By grace through faith in Jesus, you have been declared right with God. He has made you righteous through the waters of Holy Baptism, cleansing you with His blood, gifting you with His own righteousness so that you are saved from sin and death forevermore.
Through His Word and Sacraments today, Jesus serves you in love and mercy so that you hear His Law and receive His Gospel that enables you to turn from your idolatry and sin, and by His grace, embrace through faith the salvation of the one, true God in the forgiveness of sins. Through your baptismal incorporation into Christ and the hearing of the Lord’s Word, as the Holy Spirit sustains faith in Christ by the Sacrament of His Body and Blood, the stranglehold of idolatry is broken.
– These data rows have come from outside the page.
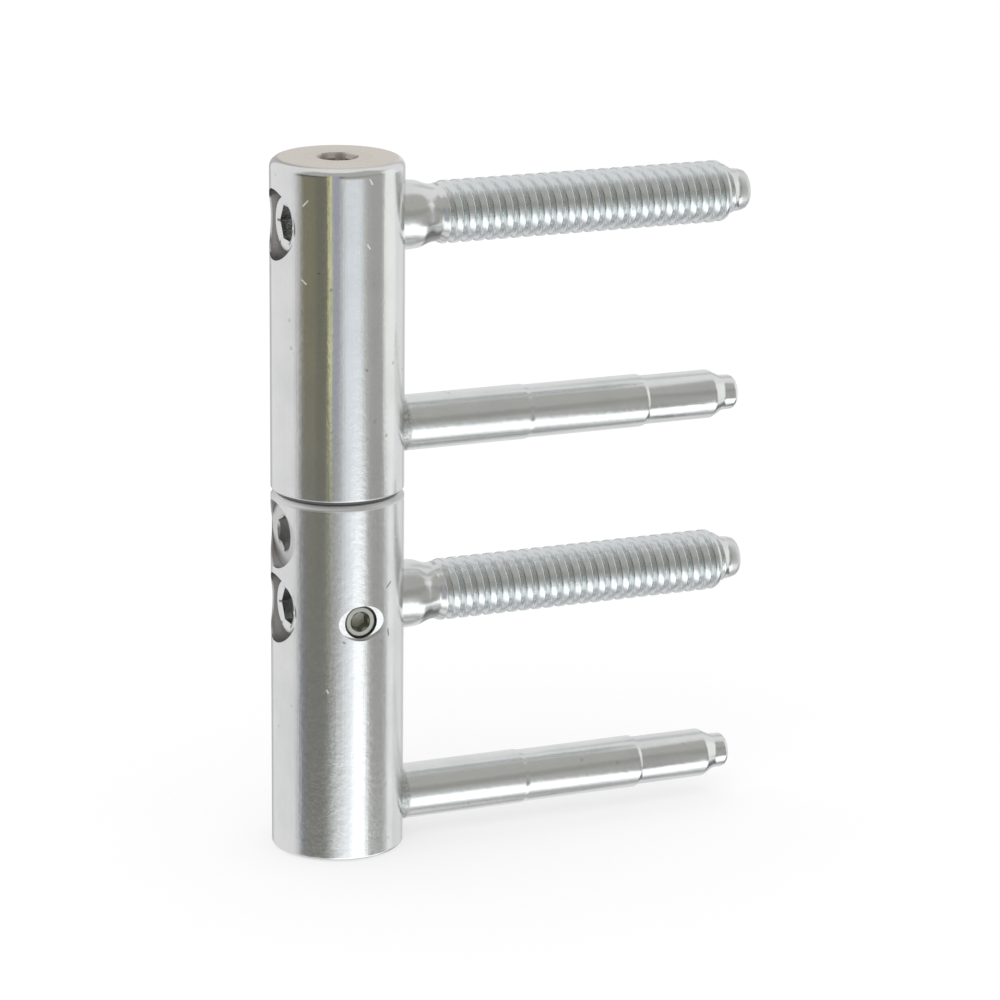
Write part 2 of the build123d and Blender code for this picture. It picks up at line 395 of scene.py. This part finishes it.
pins["lower_plain_pin"] = plain_pin("lower_plain", -6.5, plain_height["lower"])
pins["upper_plain_pin"] = plain_pin("upper_plain", 5.35, plain_height["upper"])

# %% [markdown]
# ## The barrels
# Each barrel is a turned outline with straight bores taken out of it, just as it is
# made. The outline's corners are drawn as short arcs, because a mirror finish shows
# every facet. A ring close behind each arc keeps its slope from bending the shading of
# the long straight side. The oval spot face is a bore with an ellipse for its radius.

# %% Barrel tools
def arc(height, radius, size, start, stop, steps=8):
    """Rings round a rounded corner whose centre is at (height, radius)."""
    angles = np.radians(np.linspace(start, stop, steps))
    return [(height + size * sin(a), radius + size * cos(a)) for a in angles]


def drill(axis, start, low, high, radius):
    return turned("drill", [(low, 0), (low, radius), (high, radius), (high, 0)], axis, start, columns=120)


def bored(body, tools):
    """Body with the tools taken out, as one new mesh."""
    for tool in tools:
        bore = body.modifiers.new("bore", "BOOLEAN")
        bore.object, bore.solver = tool, "EXACT"
    worked = body.evaluated_get(bpy.context.evaluated_depsgraph_get())
    mesh = bpy.data.meshes.new_from_object(worked)
    body.modifiers.clear()
    body.data = mesh
    for tool in tools:
        bpy.data.objects.remove(tool)
    round_over(mesh)
    print(body.name, len(mesh.polygons), "faces after boring")
    return body


# %% Barrels
axis_at = (0, 0, 0)
front_screw_at = (0.3, 0, 37.3)
eccentric_at = (0, 0, 49.5)
stop_pin_at = (-7.05, 0, 0)
lower_top, upper_foot, top_height = 55.75, 56.15, 106.05
hinge_bore, head_bore, plain_bore, top_bore = 5.05, 5.3, 4.21, 5.04
oval_high, oval_wide = 2.7, 3.6
oval_angles = column_angles(120)
oval = oval_high * oval_wide / np.hypot(oval_high * np.cos(oval_angles), oval_wide * np.sin(oval_angles))

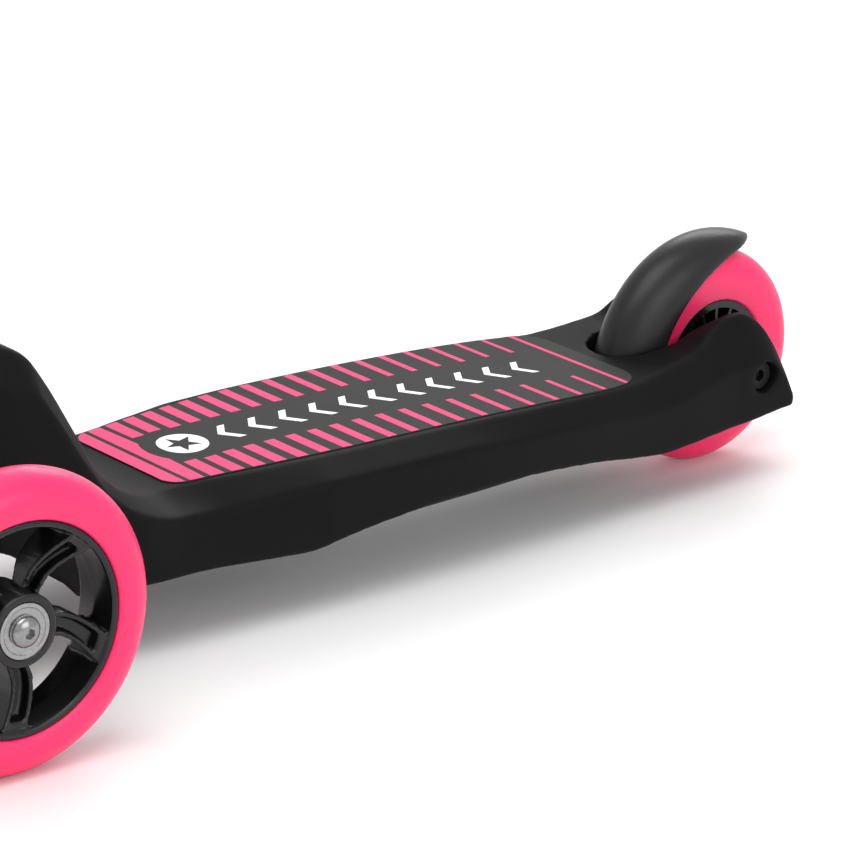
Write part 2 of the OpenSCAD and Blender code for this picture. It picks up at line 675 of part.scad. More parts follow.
// A spoke's outline from the boss to the rim, swirling as it goes out.
module spoke_outline(width) {
    r0 = boss_d / 2 - 1;
    r1 = front_rim_d / 2 - 1.5;
    steps = 6;
    function at(t, side) = let (r = mix(r0, r1, t), a = spoke_swirl * t * t)
        [r * cos(a) - side * width / 2 * sin(a), r * sin(a) + side * width / 2 * cos(a)];
    polygon(concat([for (i = [0:steps]) at(i / steps, -1)], [for (i = [steps:-1:0]) at(i / steps, 1)]));
}

module front_hub(x) color([0.06, 0.06, 0.07]) difference() {
    union() {
        tube_x(x - hub_half, x + hub_half, front_rim_d / 2, front_rim_d / 2 - rim_wall, front_y, front_r);
        rod_x(x - hub_half, x + hub_half, boss_d / 2, front_y, front_r);
        for (i = [0:spokes - 1])
            translate([x, front_y, front_r]) rotate([i * 360 / spokes + 15, 0, 0]) rotate([90, 0, 90]) {
                translate([0, 0, -5]) linear_extrude(10) spoke_outline(11);
            }
    }
    hub_bores(x, front_y, front_r);
    for (side = [-1, 1], i = [0:spokes - 1])
        translate([x, front_y, front_r]) rotate([i * 360 / spokes + 15, 0, 0]) rotate([90, 0, 90])
            translate([0, 0, side > 0 ? 2 : -12]) linear_extrude(10) difference() {
                spoke_outline(5);
                circle(r = boss_d / 2 + 1);
                difference() {
                    circle(r = front_rim_d);
                    circle(r = front_rim_d / 2 - rim_wall - 1.5);
                }
            }
}

module front_left_tyre() color([1.0, 0.28, 0.49]) tyre(wheel_x, front_y, front_r, front_rim_d / 2);
module front_right_tyre() color([1.0, 0.28, 0.49]) tyre(-wheel_x, front_y, front_r, front_rim_d / 2);
module front_left_hub() front_hub(wheel_x);
module front_right_hub() front_hub(-wheel_x);
module front_left_bearings() bearing_pair(wheel_x, front_y, front_r);
module front_right_bearings() bearing_pair(-wheel_x, front_y, front_r);

module rear_tyre() color([1.0, 0.28, 0.49]) tyre(0, rear_y, rear_r, rear_core_d / 2);
module rear_bearings() bearing_pair(0, rear_y, rear_r);
module rear_core() color([0.06, 0.06, 0.07]) difference() {
    union() {
        tube_x(-hub_half, hub_half, rear_core_d / 2, rear_core_d / 2 - rim_wall, rear_y, rear_r);
        rod_x(-hub_half, hub_half, bearing_od / 2 + 2.5, rear_y, rear_r);
        rod_x(-1.5, 1.5, rear_core_d / 2 - 1, rear_y, rear_r);
        for (i = [0:core_fins - 1])
            translate([0, rear_y, rear_r]) rotate([i * 360 / core_fins, 0, 0])
                translate([1 - hub_half, -0.9, bearing_od / 2 + 1])
                    cube([2 * hub_half - 2, 1.8, (rear_core_d - bearing_od) / 2 - 3]);
    }
    hub_bores(0, rear_y, rear_r);
}

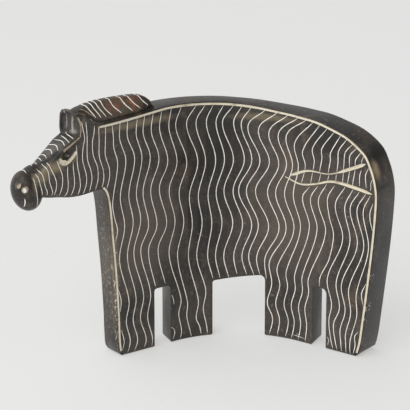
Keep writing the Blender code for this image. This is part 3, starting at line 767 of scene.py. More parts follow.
NECK_STRIPES = (
    ((-61.2, 100.4), (-61.4, 94.0), (-61.5, 88.5), (-59.7, 82.7), (-59.6, 78.9), (-61.0, 74.1)),
    ((-64.5, 101.4), (-64.4, 94.9), (-64.4, 88.5), (-62.5, 82.0), (-62.5, 77.9), (-63.4, 75.2)),
    ((-66.5, 101.9), (-66.8, 98.7), (-67.6, 95.2), (-67.3, 89.7), (-65.3, 84.0), (-65.2, 78.9),
     (-66.5, 74.9)),
    ((-70.6, 104.2), (-70.1, 98.0), (-70.1, 88.5), (-68.5, 83.3), (-68.1, 79.5), (-69.4, 74.6)),
    ((-72.6, 104.6), (-72.0, 101.3), (-71.3, 97.4), (-72.1, 93.6), (-72.4, 88.5), (-70.8, 82.1),
     (-70.8, 78.2), (-72.4, 74.2)),
    ((-75.2, 95.4), (-75.1, 92.6), (-74.9, 87.0), (-74.0, 82.0), (-73.7, 77.6), (-74.9, 74.4)),
    ((-76.9, 88.6), (-76.9, 86.0), (-76.5, 82.0), (-76.6, 78.2), (-78.1, 74.7)),
    ((-79.6, 87.4), (-79.6, 83.0), (-79.4, 80.0), (-79.9, 76.6), (-81.3, 74.9)),
    ((-84.6, 90.6), (-83.6, 88.1), (-82.1, 83.7), (-82.3, 79.5), (-83.7, 75.8)),
    ((-88.6, 90.6), (-87.6, 88.1), (-85.2, 82.7), (-85.0, 79.5), (-86.1, 76.4)),
    ((-90.1, 89.6), (-88.7, 86.5), (-88.1, 82.1), (-86.8, 77.8), (-87.3, 76.6)),
    ((-92.7, 88.2), (-91.3, 85.6), (-90.3, 81.1), (-89.3, 78.2), (-89.6, 77.0)),
    ((-93.9, 86.6), (-92.8, 83.0), (-91.7, 78.6), (-91.7, 77.4)),
    ((-95.6, 85.4), (-95.2, 83.2), (-94.7, 78.8), (-93.9, 74.5), (-93.9, 73.0)),
)
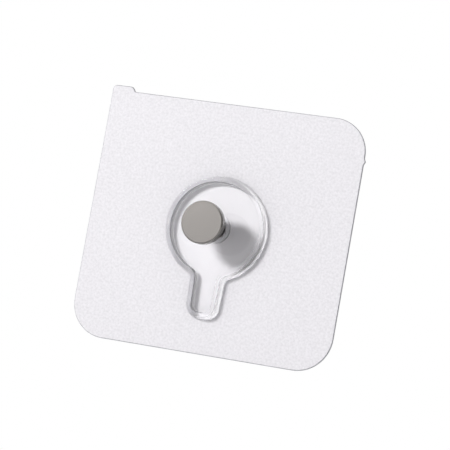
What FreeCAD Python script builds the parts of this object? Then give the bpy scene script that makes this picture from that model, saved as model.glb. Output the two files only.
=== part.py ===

Your eyes have been opened to see Christ, the light of world. As Paul wrote to the Ephesians, “At one time you were darkness, but now you are light in the Lord” (Eph. 5:8 ESV). He has raised you up out of the prison house of sin and death. He has redeemed you from the house of bondage. The Lord’s Servant—Jesus the Savior—has brought forth the Father’s verdict to you: “Go in peace. You are free.” Amen.
[1] Paul Timothy McCain, ed., Concordia: The Lutheran Confessions (St. Louis: Concordia, 2005), 359.
[2] John N. Oswalt, The Book of Isaiah, Vol. 2, 211. Quoted in R. Reed Lessing, Concordia Commentary: Isaiah 40-55, (St. Louis: Concordia, 2011), 258.